__WHAT TO DO__. Copy the records below exactly as they are written.

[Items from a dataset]

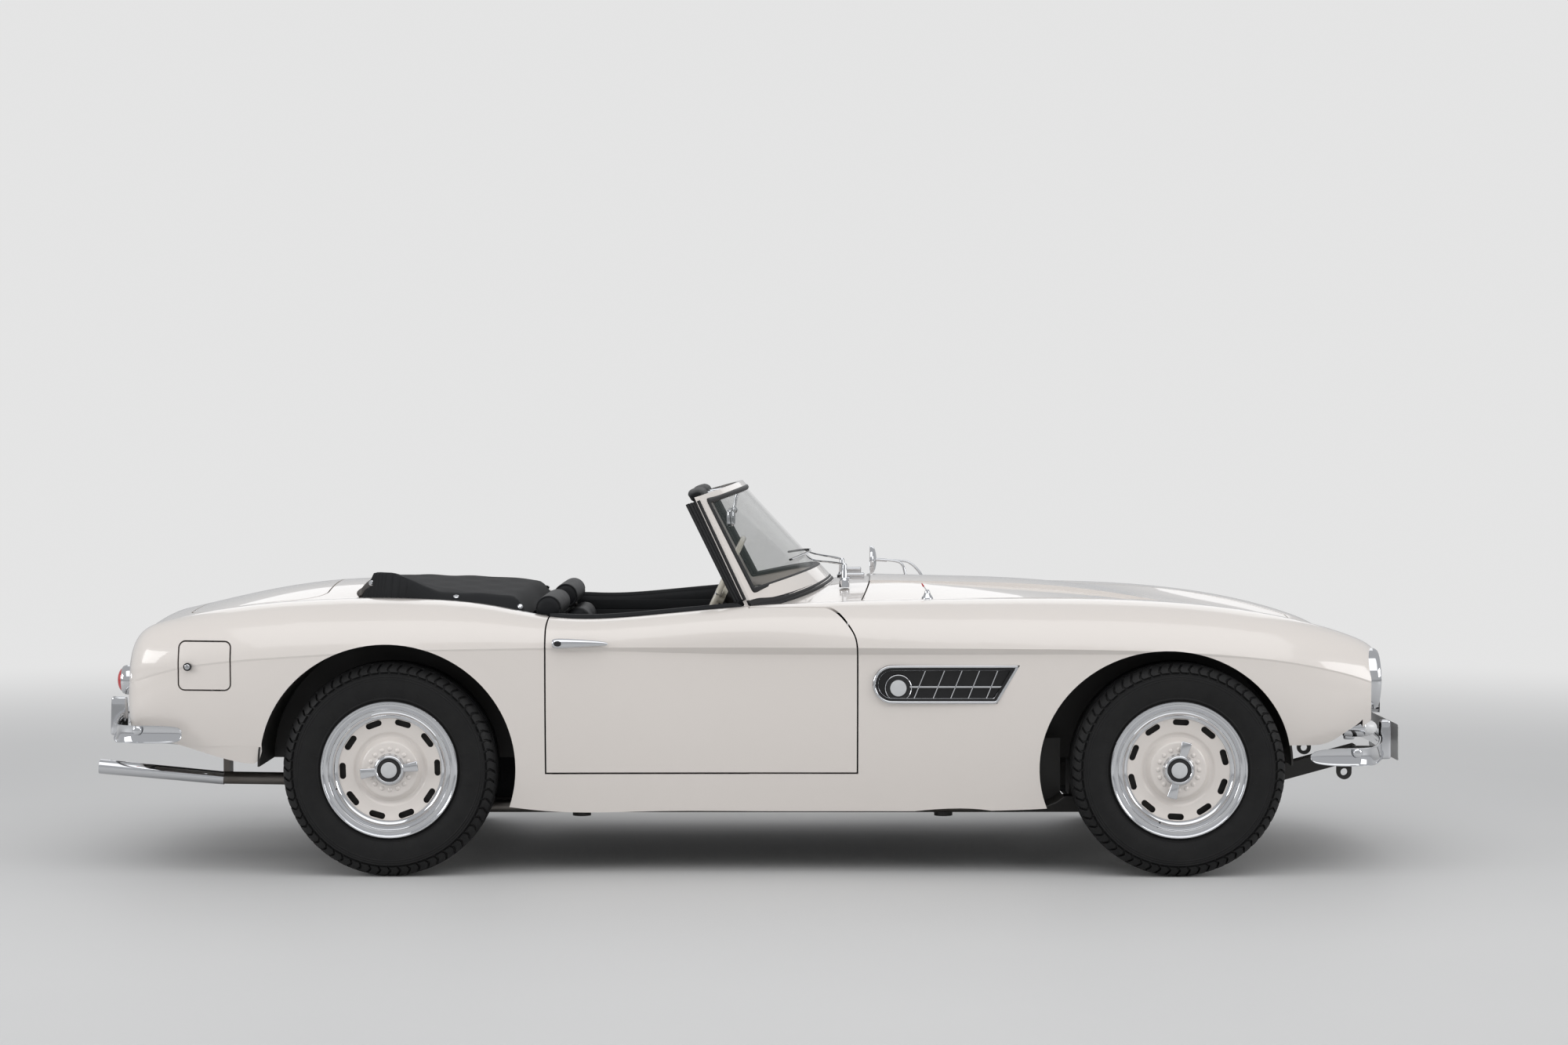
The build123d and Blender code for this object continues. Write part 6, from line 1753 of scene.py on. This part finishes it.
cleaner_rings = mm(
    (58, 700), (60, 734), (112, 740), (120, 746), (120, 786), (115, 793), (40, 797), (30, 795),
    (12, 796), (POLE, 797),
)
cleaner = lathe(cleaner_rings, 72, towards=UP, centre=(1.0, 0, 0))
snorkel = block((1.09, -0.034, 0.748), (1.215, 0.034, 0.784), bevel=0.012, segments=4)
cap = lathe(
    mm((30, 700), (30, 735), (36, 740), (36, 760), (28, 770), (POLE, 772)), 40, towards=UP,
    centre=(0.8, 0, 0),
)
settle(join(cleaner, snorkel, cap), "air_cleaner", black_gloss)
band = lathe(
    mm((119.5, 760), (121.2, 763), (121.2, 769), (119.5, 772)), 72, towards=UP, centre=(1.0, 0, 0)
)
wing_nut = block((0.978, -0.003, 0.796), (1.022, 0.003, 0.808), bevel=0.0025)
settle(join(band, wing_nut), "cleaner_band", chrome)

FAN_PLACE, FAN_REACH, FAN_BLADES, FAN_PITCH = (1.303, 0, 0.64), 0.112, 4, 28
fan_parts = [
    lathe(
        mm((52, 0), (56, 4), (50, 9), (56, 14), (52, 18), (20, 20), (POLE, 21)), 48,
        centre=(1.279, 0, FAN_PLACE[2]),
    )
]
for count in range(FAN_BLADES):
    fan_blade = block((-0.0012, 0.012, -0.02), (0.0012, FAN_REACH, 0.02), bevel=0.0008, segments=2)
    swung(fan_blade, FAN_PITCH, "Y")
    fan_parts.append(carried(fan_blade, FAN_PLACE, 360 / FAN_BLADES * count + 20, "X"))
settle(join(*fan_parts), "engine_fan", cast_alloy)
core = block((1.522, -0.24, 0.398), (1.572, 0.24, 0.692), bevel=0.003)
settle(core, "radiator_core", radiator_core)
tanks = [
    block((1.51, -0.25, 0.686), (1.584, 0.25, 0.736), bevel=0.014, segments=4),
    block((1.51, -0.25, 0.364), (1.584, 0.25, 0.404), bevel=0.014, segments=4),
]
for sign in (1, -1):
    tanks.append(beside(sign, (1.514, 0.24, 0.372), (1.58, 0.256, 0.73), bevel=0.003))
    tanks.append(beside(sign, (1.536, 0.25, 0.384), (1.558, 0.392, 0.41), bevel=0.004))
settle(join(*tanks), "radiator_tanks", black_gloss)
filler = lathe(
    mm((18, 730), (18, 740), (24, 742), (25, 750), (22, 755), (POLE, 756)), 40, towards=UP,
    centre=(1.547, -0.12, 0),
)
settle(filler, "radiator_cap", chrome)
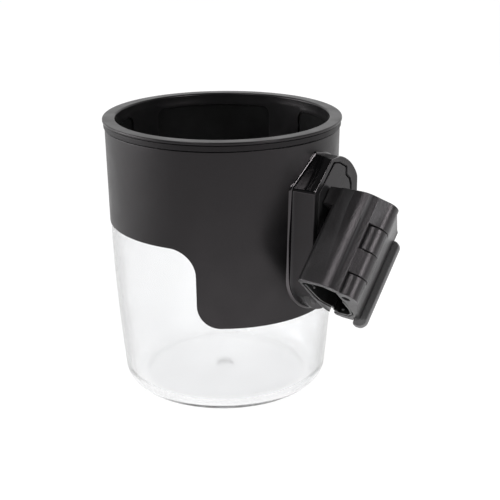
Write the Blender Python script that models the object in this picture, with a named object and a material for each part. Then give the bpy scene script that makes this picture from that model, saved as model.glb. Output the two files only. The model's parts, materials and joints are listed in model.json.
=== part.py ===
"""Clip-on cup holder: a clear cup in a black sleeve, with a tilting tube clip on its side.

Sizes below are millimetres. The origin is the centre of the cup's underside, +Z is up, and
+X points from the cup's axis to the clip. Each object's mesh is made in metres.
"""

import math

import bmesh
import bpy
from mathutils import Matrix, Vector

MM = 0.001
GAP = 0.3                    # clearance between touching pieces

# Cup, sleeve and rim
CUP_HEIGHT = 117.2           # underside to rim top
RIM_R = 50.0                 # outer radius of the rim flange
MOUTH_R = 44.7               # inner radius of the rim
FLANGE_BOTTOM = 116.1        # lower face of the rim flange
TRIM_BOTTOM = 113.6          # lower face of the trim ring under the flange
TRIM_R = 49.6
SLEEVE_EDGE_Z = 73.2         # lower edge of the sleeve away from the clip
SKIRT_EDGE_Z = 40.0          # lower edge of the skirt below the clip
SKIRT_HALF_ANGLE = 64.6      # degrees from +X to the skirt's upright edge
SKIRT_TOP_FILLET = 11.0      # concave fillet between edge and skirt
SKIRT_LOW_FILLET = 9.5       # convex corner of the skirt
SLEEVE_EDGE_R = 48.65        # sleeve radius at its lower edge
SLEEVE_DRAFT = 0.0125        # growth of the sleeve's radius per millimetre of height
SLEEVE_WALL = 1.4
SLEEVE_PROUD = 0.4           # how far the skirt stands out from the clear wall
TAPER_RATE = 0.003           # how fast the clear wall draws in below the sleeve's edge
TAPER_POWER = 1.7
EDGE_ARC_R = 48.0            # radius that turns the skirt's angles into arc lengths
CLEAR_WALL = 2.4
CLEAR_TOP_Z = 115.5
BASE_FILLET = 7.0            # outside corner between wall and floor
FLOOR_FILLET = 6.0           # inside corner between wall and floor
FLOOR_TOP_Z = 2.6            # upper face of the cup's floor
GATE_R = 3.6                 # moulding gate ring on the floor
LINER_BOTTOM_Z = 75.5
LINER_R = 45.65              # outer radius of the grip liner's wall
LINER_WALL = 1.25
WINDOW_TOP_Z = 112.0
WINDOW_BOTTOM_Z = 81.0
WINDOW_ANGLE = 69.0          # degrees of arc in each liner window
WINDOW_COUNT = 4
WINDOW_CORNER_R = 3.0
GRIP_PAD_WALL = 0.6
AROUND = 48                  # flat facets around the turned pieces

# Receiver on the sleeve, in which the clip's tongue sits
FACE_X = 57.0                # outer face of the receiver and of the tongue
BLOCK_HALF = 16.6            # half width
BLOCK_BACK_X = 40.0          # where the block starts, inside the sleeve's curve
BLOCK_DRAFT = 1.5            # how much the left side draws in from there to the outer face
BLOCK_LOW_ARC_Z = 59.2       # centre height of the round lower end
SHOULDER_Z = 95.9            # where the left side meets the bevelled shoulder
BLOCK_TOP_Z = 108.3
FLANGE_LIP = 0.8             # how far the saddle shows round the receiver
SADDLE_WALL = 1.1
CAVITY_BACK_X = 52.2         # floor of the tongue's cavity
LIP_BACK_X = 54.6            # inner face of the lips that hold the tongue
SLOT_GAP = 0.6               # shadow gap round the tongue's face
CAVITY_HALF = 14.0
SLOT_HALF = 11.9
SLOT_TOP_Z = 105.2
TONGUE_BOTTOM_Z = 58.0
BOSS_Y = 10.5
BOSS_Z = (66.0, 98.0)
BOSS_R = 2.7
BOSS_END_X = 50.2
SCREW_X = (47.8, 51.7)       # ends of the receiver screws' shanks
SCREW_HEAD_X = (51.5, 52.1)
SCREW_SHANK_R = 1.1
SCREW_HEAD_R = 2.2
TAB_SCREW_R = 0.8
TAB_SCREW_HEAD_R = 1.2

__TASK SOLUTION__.
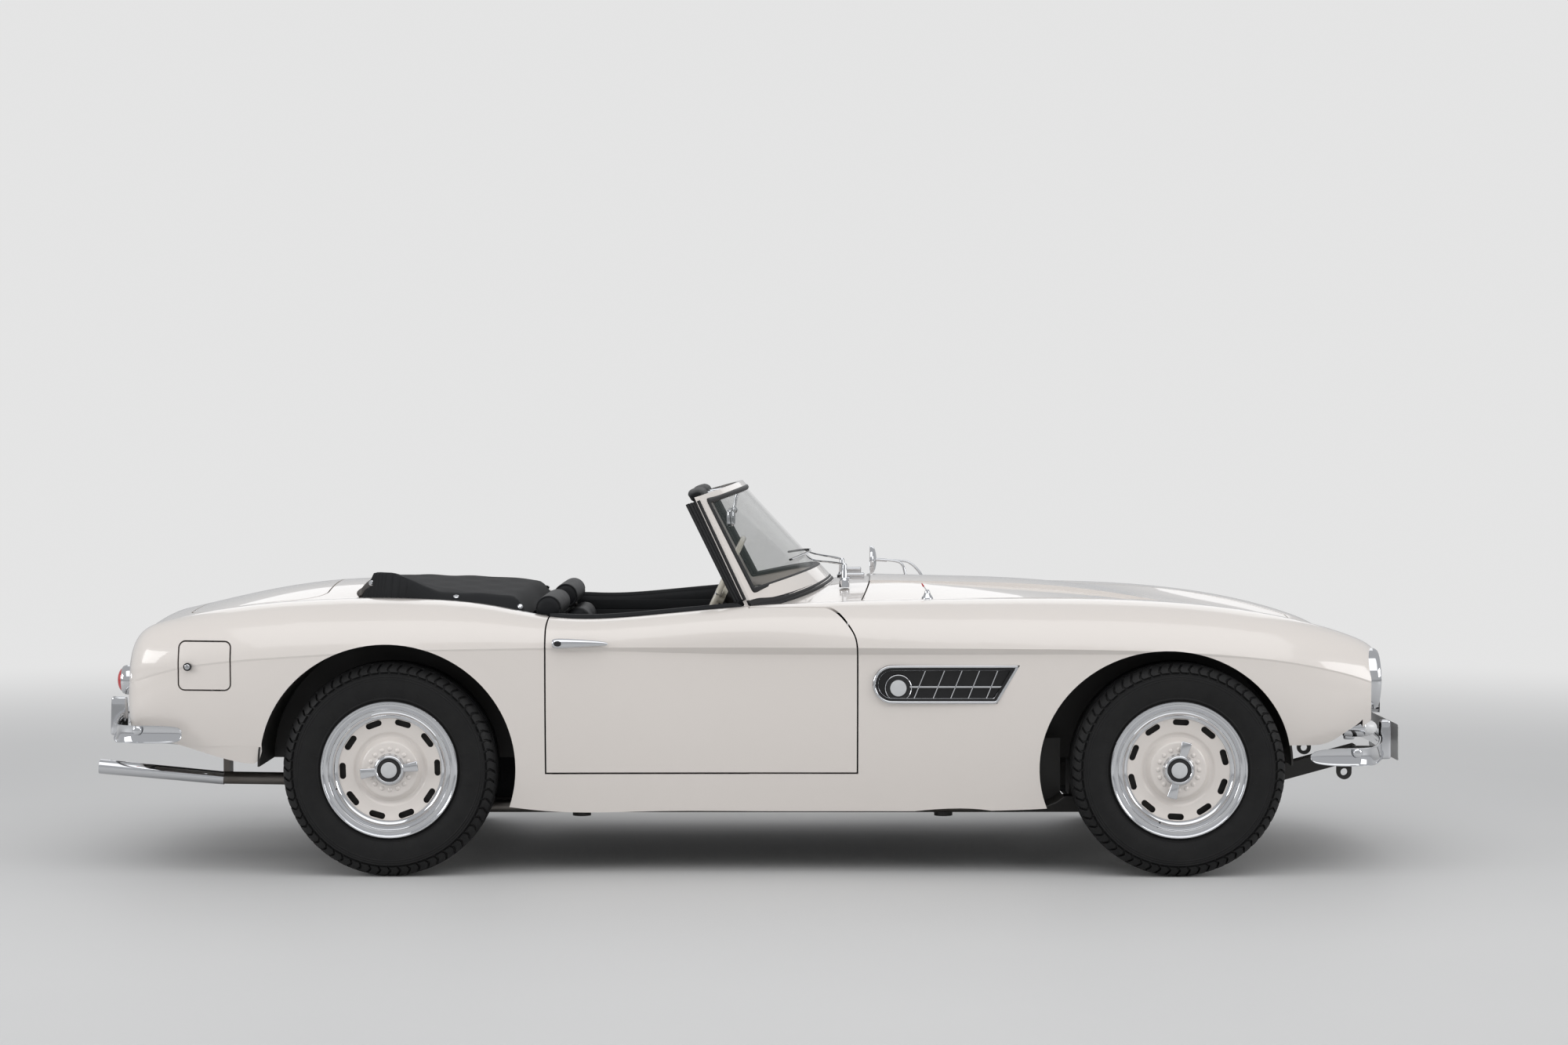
The build123d and Blender code for this object continues. Write part 6, from line 1753 of scene.py on. This part finishes it.
cleaner_rings = mm(
    (58, 700), (60, 734), (112, 740), (120, 746), (120, 786), (115, 793), (40, 797), (30, 795),
    (12, 796), (POLE, 797),
)
cleaner = lathe(cleaner_rings, 72, towards=UP, centre=(1.0, 0, 0))
snorkel = block((1.09, -0.034, 0.748), (1.215, 0.034, 0.784), bevel=0.012, segments=4)
cap = lathe(
    mm((30, 700), (30, 735), (36, 740), (36, 760), (28, 770), (POLE, 772)), 40, towards=UP,
    centre=(0.8, 0, 0),
)
settle(join(cleaner, snorkel, cap), "air_cleaner", black_gloss)
band = lathe(
    mm((119.5, 760), (121.2, 763), (121.2, 769), (119.5, 772)), 72, towards=UP, centre=(1.0, 0, 0)
)
wing_nut = block((0.978, -0.003, 0.796), (1.022, 0.003, 0.808), bevel=0.0025)
settle(join(band, wing_nut), "cleaner_band", chrome)

FAN_PLACE, FAN_REACH, FAN_BLADES, FAN_PITCH = (1.303, 0, 0.64), 0.112, 4, 28
fan_parts = [
    lathe(
        mm((52, 0), (56, 4), (50, 9), (56, 14), (52, 18), (20, 20), (POLE, 21)), 48,
        centre=(1.279, 0, FAN_PLACE[2]),
    )
]
for count in range(FAN_BLADES):
    fan_blade = block((-0.0012, 0.012, -0.02), (0.0012, FAN_REACH, 0.02), bevel=0.0008, segments=2)
    swung(fan_blade, FAN_PITCH, "Y")
    fan_parts.append(carried(fan_blade, FAN_PLACE, 360 / FAN_BLADES * count + 20, "X"))
settle(join(*fan_parts), "engine_fan", cast_alloy)
core = block((1.522, -0.24, 0.398), (1.572, 0.24, 0.692), bevel=0.003)
settle(core, "radiator_core", radiator_core)
tanks = [
    block((1.51, -0.25, 0.686), (1.584, 0.25, 0.736), bevel=0.014, segments=4),
    block((1.51, -0.25, 0.364), (1.584, 0.25, 0.404), bevel=0.014, segments=4),
]
for sign in (1, -1):
    tanks.append(beside(sign, (1.514, 0.24, 0.372), (1.58, 0.256, 0.73), bevel=0.003))
    tanks.append(beside(sign, (1.536, 0.25, 0.384), (1.558, 0.392, 0.41), bevel=0.004))
settle(join(*tanks), "radiator_tanks", black_gloss)
filler = lathe(
    mm((18, 730), (18, 740), (24, 742), (25, 750), (22, 755), (POLE, 756)), 40, towards=UP,
    centre=(1.547, -0.12, 0),
)
settle(filler, "radiator_cap", chrome)
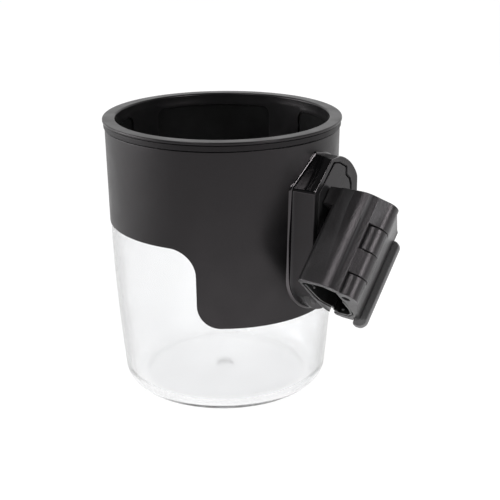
Write the Blender Python script that models the object in this picture, with a named object and a material for each part. Then give the bpy scene script that makes this picture from that model, saved as model.glb. Output the two files only. The model's parts, materials and joints are listed in model.json.
=== part.py ===
"""Clip-on cup holder: a clear cup in a black sleeve, with a tilting tube clip on its side.

Sizes below are millimetres. The origin is the centre of the cup's underside, +Z is up, and
+X points from the cup's axis to the clip. Each object's mesh is made in metres.
"""

import math

import bmesh
import bpy
from mathutils import Matrix, Vector

MM = 0.001
GAP = 0.3                    # clearance between touching pieces

# Cup, sleeve and rim
CUP_HEIGHT = 117.2           # underside to rim top
RIM_R = 50.0                 # outer radius of the rim flange
MOUTH_R = 44.7               # inner radius of the rim
FLANGE_BOTTOM = 116.1        # lower face of the rim flange
TRIM_BOTTOM = 113.6          # lower face of the trim ring under the flange
TRIM_R = 49.6
SLEEVE_EDGE_Z = 73.2         # lower edge of the sleeve away from the clip
SKIRT_EDGE_Z = 40.0          # lower edge of the skirt below the clip
SKIRT_HALF_ANGLE = 64.6      # degrees from +X to the skirt's upright edge
SKIRT_TOP_FILLET = 11.0      # concave fillet between edge and skirt
SKIRT_LOW_FILLET = 9.5       # convex corner of the skirt
SLEEVE_EDGE_R = 48.65        # sleeve radius at its lower edge
SLEEVE_DRAFT = 0.0125        # growth of the sleeve's radius per millimetre of height
SLEEVE_WALL = 1.4
SLEEVE_PROUD = 0.4           # how far the skirt stands out from the clear wall
TAPER_RATE = 0.003           # how fast the clear wall draws in below the sleeve's edge
TAPER_POWER = 1.7
EDGE_ARC_R = 48.0            # radius that turns the skirt's angles into arc lengths
CLEAR_WALL = 2.4
CLEAR_TOP_Z = 115.5
BASE_FILLET = 7.0            # outside corner between wall and floor
FLOOR_FILLET = 6.0           # inside corner between wall and floor
FLOOR_TOP_Z = 2.6            # upper face of the cup's floor
GATE_R = 3.6                 # moulding gate ring on the floor
LINER_BOTTOM_Z = 75.5
LINER_R = 45.65              # outer radius of the grip liner's wall
LINER_WALL = 1.25
WINDOW_TOP_Z = 112.0
WINDOW_BOTTOM_Z = 81.0
WINDOW_ANGLE = 69.0          # degrees of arc in each liner window
WINDOW_COUNT = 4
WINDOW_CORNER_R = 3.0
GRIP_PAD_WALL = 0.6
AROUND = 48                  # flat facets around the turned pieces

# Receiver on the sleeve, in which the clip's tongue sits
FACE_X = 57.0                # outer face of the receiver and of the tongue
BLOCK_HALF = 16.6            # half width
BLOCK_BACK_X = 40.0          # where the block starts, inside the sleeve's curve
BLOCK_DRAFT = 1.5            # how much the left side draws in from there to the outer face
BLOCK_LOW_ARC_Z = 59.2       # centre height of the round lower end
SHOULDER_Z = 95.9            # where the left side meets the bevelled shoulder
BLOCK_TOP_Z = 108.3
FLANGE_LIP = 0.8             # how far the saddle shows round the receiver
SADDLE_WALL = 1.1
CAVITY_BACK_X = 52.2         # floor of the tongue's cavity
LIP_BACK_X = 54.6            # inner face of the lips that hold the tongue
SLOT_GAP = 0.6               # shadow gap round the tongue's face
CAVITY_HALF = 14.0
SLOT_HALF = 11.9
SLOT_TOP_Z = 105.2
TONGUE_BOTTOM_Z = 58.0
BOSS_Y = 10.5
BOSS_Z = (66.0, 98.0)
BOSS_R = 2.7
BOSS_END_X = 50.2
SCREW_X = (47.8, 51.7)       # ends of the receiver screws' shanks
SCREW_HEAD_X = (51.5, 52.1)
SCREW_SHANK_R = 1.1
SCREW_HEAD_R = 2.2
TAB_SCREW_R = 0.8
TAB_SCREW_HEAD_R = 1.2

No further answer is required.